E siccome ci teniamo alla nostra presuntuosa incolumità, vi raccontiamo quello che abbiamo visto noi e che abbiamo masticato, ingoiato, digerito, metabolizzato e di cui proveremo a fare un resoconto. I cinque atti, Annuncio, Crocifissione, Deposizione, Sepoltura e Resurrezione sono il manifesto laico dei terribili risocntri d'inquinamento. L'angelo moribondo che annuncia la passione è un pellicano che non riesce più a spiccare il volo perché le sue ali sono ormai irreparabilmente immerse dal petrolio che ha letalmente sporcato il suo, il nostro mare. La pittura incalza violentemente, ma possiamo fare a meno di lasciarsi suggestionare da richiami di tele leggendarie e continuiamo a lasciarci contaminare dalle suggestioni, che non hanno alcun legame con la storia dell'arte che ha preceduto questo annuncio.
Muore Pinocchio con tutte le sue bugie e non c'è più tempo per la redenzione. IL gatto e la volpe si aggirano indisturbati tra la folla che cerca il colpevole, dimenticando che se si è consumato un oltraggio la colpa è doveroso dividerla in parti uguali tra tutti coloro che hanno visto e non hanno fatto nulla perché non succedesse. I movimenti sono psicotici, perché tutti i protagonisti, prima di andare in scena, si sono cibati di pasticche colorate i cui effetti visionari erano largamente previsti e tra l'altro scritti sul foglietto interno della confezione sotto la voce delle controindicazioni.

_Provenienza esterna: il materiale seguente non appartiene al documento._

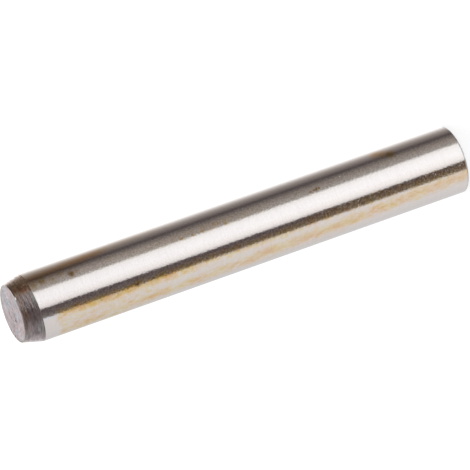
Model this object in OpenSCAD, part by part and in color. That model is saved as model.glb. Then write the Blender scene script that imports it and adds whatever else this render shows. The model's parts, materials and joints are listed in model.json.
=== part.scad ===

Si aiutano, gli otto naufraghi, in cerca di salvezza, ma il loro altruismo si trasformerà nelle loro tombe. Girano come pazzi nelle stanze senza maniglie, né porte, cercando una via d'uscita che non c'è perché non può esistere. La sepoltura, più che mesto epilogo esistenziale, rappresenterà, per ognuno di loro, l'unica via percorribile verso la riconsquista dell'armonia, evidente al momento delle resurrezione, quando prima di ricompattarsi verso il lato del palcoscenico per uscire di scena e prendersi cinque minuti di applausi, si divertiranno in gorgheggi liberatori, quelli che fanno i bambini, divertendosi mentre si accorgono di sporcarsi le guance con il sugo della pappa e la saliva.